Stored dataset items
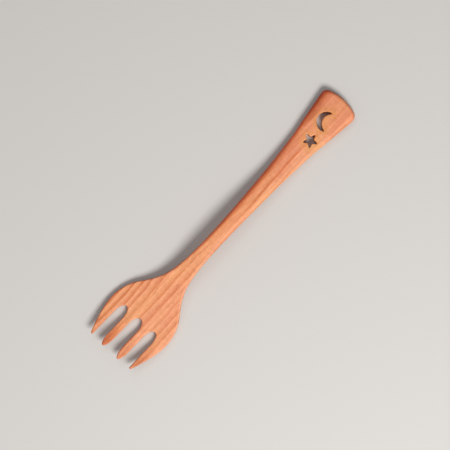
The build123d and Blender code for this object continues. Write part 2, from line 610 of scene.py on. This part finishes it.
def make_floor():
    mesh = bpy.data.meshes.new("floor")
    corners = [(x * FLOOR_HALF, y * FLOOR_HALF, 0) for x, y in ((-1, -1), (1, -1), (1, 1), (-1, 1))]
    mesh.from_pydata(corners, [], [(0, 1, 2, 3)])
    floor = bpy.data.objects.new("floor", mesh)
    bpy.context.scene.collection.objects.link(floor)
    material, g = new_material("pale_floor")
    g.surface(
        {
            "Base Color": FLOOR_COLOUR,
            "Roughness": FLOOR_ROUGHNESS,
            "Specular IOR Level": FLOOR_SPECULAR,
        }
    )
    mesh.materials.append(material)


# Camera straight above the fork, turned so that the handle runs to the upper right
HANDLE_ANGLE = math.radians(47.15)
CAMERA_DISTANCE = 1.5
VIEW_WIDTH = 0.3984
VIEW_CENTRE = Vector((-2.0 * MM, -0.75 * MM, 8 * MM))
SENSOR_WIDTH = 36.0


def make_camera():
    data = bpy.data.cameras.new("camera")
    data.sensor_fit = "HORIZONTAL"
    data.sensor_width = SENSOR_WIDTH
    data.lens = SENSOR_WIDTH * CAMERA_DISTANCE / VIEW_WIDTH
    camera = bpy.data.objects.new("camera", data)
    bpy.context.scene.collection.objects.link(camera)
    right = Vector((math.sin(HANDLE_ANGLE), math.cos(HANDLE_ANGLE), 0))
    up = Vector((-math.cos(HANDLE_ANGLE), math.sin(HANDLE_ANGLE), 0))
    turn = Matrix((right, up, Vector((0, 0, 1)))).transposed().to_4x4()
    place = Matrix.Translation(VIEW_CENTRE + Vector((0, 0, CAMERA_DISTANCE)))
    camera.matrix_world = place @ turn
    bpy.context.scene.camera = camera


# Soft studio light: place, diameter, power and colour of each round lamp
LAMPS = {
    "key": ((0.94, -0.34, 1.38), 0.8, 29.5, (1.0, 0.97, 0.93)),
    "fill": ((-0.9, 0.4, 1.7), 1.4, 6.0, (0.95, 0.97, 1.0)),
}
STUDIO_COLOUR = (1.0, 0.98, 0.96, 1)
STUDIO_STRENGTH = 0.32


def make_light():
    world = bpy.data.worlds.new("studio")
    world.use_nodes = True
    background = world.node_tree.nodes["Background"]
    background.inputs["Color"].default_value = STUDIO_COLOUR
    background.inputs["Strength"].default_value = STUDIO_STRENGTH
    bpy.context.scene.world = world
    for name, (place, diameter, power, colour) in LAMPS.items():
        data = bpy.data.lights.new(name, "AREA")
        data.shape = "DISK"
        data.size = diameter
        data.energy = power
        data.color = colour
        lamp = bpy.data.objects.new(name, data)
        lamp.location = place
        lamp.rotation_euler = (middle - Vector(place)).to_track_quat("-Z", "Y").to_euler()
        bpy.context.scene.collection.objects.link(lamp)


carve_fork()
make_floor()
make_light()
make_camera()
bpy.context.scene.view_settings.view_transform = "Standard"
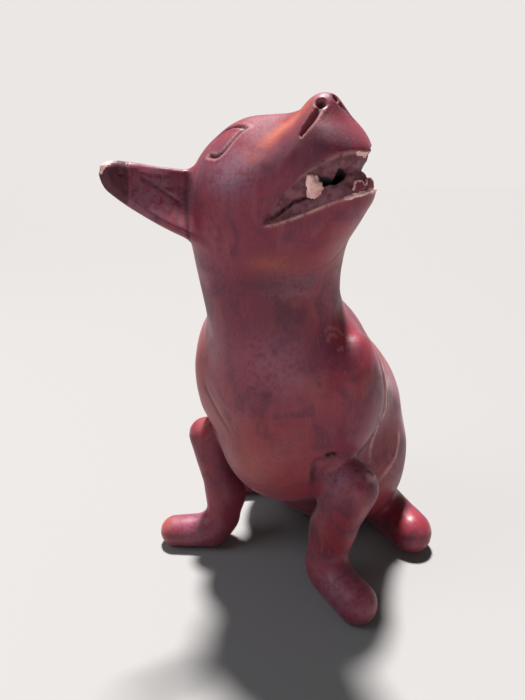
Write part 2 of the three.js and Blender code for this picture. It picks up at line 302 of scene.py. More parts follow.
==
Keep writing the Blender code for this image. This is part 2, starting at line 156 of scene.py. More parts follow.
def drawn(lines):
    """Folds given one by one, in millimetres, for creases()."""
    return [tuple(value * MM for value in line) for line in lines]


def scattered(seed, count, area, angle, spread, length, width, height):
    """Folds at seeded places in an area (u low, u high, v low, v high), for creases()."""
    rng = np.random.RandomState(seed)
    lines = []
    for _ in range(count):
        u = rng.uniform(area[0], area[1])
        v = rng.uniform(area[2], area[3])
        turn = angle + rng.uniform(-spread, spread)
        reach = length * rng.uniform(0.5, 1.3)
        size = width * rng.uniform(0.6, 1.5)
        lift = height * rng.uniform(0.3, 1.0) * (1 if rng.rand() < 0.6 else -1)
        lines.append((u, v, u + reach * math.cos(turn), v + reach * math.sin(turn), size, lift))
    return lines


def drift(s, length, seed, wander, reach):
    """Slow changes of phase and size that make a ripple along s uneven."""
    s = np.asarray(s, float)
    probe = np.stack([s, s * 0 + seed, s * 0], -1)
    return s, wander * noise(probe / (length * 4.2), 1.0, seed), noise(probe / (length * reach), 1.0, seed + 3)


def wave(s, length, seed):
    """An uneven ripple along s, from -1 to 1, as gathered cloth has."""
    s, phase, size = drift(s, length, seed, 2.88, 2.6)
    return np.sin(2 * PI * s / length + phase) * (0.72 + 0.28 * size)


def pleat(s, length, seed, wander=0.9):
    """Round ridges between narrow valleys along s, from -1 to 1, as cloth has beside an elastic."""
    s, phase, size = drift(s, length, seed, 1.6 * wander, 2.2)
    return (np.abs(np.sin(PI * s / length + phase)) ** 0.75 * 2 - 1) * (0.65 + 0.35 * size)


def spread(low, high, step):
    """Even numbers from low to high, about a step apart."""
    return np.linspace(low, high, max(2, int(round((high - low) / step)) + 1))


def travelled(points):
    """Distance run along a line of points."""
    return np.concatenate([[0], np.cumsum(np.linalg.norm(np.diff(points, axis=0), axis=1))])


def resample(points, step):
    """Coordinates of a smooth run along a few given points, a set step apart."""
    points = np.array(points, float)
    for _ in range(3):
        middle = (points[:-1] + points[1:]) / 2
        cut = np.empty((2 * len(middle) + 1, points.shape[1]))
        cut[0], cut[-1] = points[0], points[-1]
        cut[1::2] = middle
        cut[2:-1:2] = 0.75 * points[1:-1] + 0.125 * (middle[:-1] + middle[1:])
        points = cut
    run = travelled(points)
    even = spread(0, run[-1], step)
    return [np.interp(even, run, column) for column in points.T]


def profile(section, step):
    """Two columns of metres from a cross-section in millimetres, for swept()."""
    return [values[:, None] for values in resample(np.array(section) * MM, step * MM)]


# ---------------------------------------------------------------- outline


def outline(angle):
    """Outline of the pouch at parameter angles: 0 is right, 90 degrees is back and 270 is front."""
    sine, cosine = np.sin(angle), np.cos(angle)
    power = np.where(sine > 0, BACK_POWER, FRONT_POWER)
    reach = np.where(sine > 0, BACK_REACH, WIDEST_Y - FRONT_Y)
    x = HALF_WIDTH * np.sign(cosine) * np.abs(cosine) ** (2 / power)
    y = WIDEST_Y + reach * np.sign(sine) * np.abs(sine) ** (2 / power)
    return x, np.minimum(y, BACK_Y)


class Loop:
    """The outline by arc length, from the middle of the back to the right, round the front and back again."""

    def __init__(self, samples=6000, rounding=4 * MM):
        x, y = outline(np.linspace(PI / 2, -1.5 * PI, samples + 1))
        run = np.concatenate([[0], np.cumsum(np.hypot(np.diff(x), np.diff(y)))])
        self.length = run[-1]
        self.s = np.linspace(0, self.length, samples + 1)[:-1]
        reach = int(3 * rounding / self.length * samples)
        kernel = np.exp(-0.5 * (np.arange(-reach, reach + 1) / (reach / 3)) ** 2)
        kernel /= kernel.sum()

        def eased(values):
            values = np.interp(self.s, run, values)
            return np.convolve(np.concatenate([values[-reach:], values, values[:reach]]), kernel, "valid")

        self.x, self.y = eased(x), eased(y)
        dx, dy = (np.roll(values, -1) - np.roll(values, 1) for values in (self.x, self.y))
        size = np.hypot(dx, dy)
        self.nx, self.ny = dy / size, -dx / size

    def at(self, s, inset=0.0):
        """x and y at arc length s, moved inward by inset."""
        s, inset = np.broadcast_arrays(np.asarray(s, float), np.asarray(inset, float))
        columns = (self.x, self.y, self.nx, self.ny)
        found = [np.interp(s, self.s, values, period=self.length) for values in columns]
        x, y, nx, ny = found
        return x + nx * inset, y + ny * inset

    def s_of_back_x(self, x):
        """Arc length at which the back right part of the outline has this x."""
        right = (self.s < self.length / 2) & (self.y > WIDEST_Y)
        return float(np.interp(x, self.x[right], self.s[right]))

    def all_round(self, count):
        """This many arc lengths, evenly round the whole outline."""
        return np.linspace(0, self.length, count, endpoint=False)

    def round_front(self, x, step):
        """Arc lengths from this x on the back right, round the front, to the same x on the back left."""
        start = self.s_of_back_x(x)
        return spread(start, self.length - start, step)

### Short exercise
Only the lines from the one containing "Keep writing the" to the one containing "return lines" are to be printed, both ends included, exactly as written.

### Solution for this exercise
Keep writing the Blender code for this image. This is part 2, starting at line 156 of scene.py. More parts follow.
def drawn(lines):
    """Folds given one by one, in millimetres, for creases()."""
    return [tuple(value * MM for value in line) for line in lines]


def scattered(seed, count, area, angle, spread, length, width, height):
    """Folds at seeded places in an area (u low, u high, v low, v high), for creases()."""
    rng = np.random.RandomState(seed)
    lines = []
    for _ in range(count):
        u = rng.uniform(area[0], area[1])
        v = rng.uniform(area[2], area[3])
        turn = angle + rng.uniform(-spread, spread)
        reach = length * rng.uniform(0.5, 1.3)
        size = width * rng.uniform(0.6, 1.5)
        lift = height * rng.uniform(0.3, 1.0) * (1 if rng.rand() < 0.6 else -1)
        lines.append((u, v, u + reach * math.cos(turn), v + reach * math.sin(turn), size, lift))
    return lines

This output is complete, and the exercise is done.